Remember how often the old lights flooded, or are you trying to forget?
Im still waiting for the material science wizards to develop a material that is better than Titanium at the cost of injection molded ABS. Then we can have sets of 10,000 PSI doubles that are just bumps on our Freedom Plates!
+1 I'm convinced the only reason DPVs haven't changed things enormously for most types of diving is the relatively extreme price-point for the real ones. Whether I'm freediving, single tank rec diving, or on a long/deep CCR dive, nothing else I use has been so useful or so much damn fun.
Unless I missed it, E-learning has not been addressed. It is yet another adapted technology which is very much in its infancy. A lot of knowledge is required to be a really good, safe, and confident diver. All this information can be presented in horribly boring and confusing ways.
I have believed for a long time that E-learning will change the world. It will evolve to include constant and subtle testing disguised as interaction. The human responses will guide the presentation of data in a way that is easiest to digest by the individual student. The stagnant one-size-fits-all model simply won’t be necessary.
The same presentation for a student with a PhD in Physics won’t work for a science and math challenged artist. An English teacher will probably need more time to understand how a regulator works than a HVAC technician. The Physics PhD will probably need a little more time getting a thorough understanding of barotrauma than an emergency room doc. Everyone knows an important key to learning is making it interesting which is the exact opposite of boring and confusing.

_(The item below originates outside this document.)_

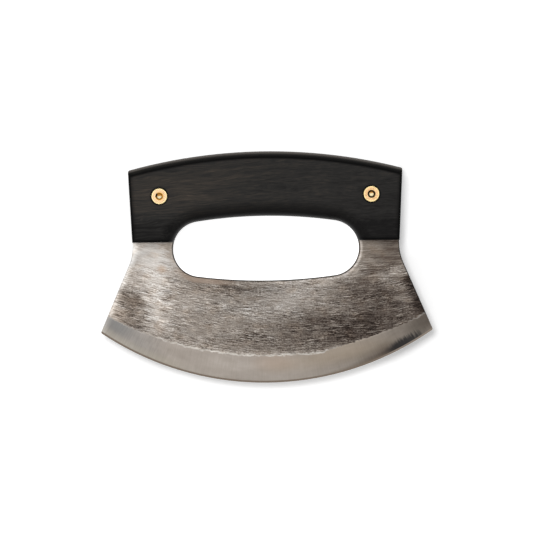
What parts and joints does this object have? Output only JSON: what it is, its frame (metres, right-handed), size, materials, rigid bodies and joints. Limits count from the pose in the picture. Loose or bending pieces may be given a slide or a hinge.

Some people are hyper visual and others are highly verbal. The world is filled with different languages and cultures. In time, a computer can be programmed to adjust the presentation. The presentation can be adjust based on the student reply by presenting different examples when answers are wrong and getting on with it when the student appears to have nailed it.

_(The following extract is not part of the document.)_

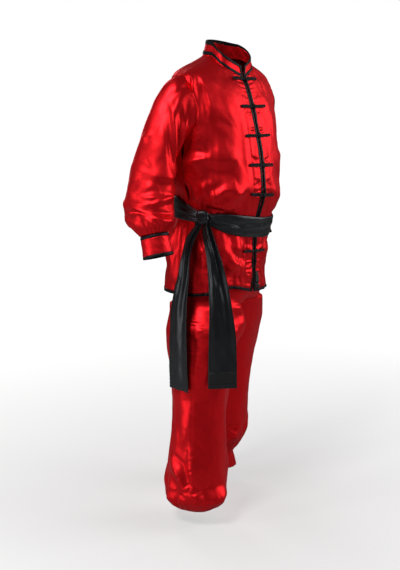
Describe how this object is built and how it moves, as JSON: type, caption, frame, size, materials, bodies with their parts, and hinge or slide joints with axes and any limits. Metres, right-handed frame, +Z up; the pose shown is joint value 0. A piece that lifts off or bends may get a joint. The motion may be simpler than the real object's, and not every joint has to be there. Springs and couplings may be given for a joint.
{
  "type": "tai chi uniform",
  "caption": "Satin martial arts uniform worn on an unseen figure: stand-collar jacket with frog fastenings, loose trousers with elastic ankles and a knotted sash.",
  "frame": {"origin": "middle of the neck where the jacket rests on the wearer's shoulders, 1.46 m above the floor that the wearer would stand on", "axes": "+Z up, -Y towards the front of the garment, -X towards the wearer's right"},
  "size_m": [0.761, 0.3989, 1.49],
  "materials": {
    "red_satin": "glossy red polyester satin",
    "black_satin": "glossy black satin",
    "black_binding": "black satin bias binding",
    "black_braid": "matt black corded braid",
    "woven_label": "plain black woven label"
  },
  "bodies": {
    "root": {"collar": "red_satin", "collar_binding": "black_binding", "cuff_band_left": "black_binding", "cuff_band_right": "black_binding", "cuff_binding_left": "black_binding", "cuff_binding_right": "black_binding", "cuff_left": "red_satin", "cuff_right": "red_satin", "edge_binding_left": "black_binding", "edge_binding_right": "black_binding", "frog_1_knot": "black_braid", "frog_1_loop": "black_braid", "frog_2_knot": "black_braid", "frog_2_loop": "black_braid", "frog_3_knot": "black_braid", "frog_3_loop": "black_braid", "frog_4_knot": "black_braid", "frog_4_loop": "black_braid", "frog_5_knot": "black_braid", "frog_5_loop": "black_braid", "frog_7_knot": "black_braid", "frog_7_loop": "black_braid", "front_underlap": "red_satin", "hem_binding_back": "black_binding", "hem_binding_left": "black_binding", "hem_binding_right": "black_binding", "hem_label": "woven_label", "jacket_back": "red_satin", "jacket_front_left": "red_satin", "jacket_front_right": "red_satin", "neck_band": "black_binding", "sash_knot": "black_satin", "sash_patch": "woven_label", "sash_tail_back": "black_satin", "sash_tail_front": "black_satin", "sash_wrap": "black_satin", "sleeve_left": "red_satin", "sleeve_right": "red_satin", "trouser_leg_left": "red_satin", "trouser_leg_right": "red_satin", "trouser_waistband": "red_satin"}
  },
  "joints": []
}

The downside is diver education is a small market and a lot of talented people will have to develop lots of content presented in many different ways. This gets to the heart of how we are wired.
I'm still using the DarrallAllen light for the big jobs, I must admit I did convert it to a spotlight LED, but it has never flooded…
That is essentially a summary of the argument made by Harvard business professor Dr. Clayton Christensen in his book Disrupting Class...
Sounds interesting. What do the authors say about discipline issues since it focuses on grades K-12? I can see a bunch of kids at computers in small cubby/cubicles and a roaming human teacher or two. Basically the computer will be programmed to tattle when a student is interacting below their normal. Is the kid sick, day dreaming about what s/he just learned, bored, confused, or just screwing off?
About the only part E-learning has today is hyperlinks imbedded in what is little more than an E-book. Don’t get me wrong, heavily imbedded hyperlinks are fantastic, but a long way from the kind of AI-like programming that is really necessary for this vision to work. What will be really interesting is to see how humans evolve in reaction to it.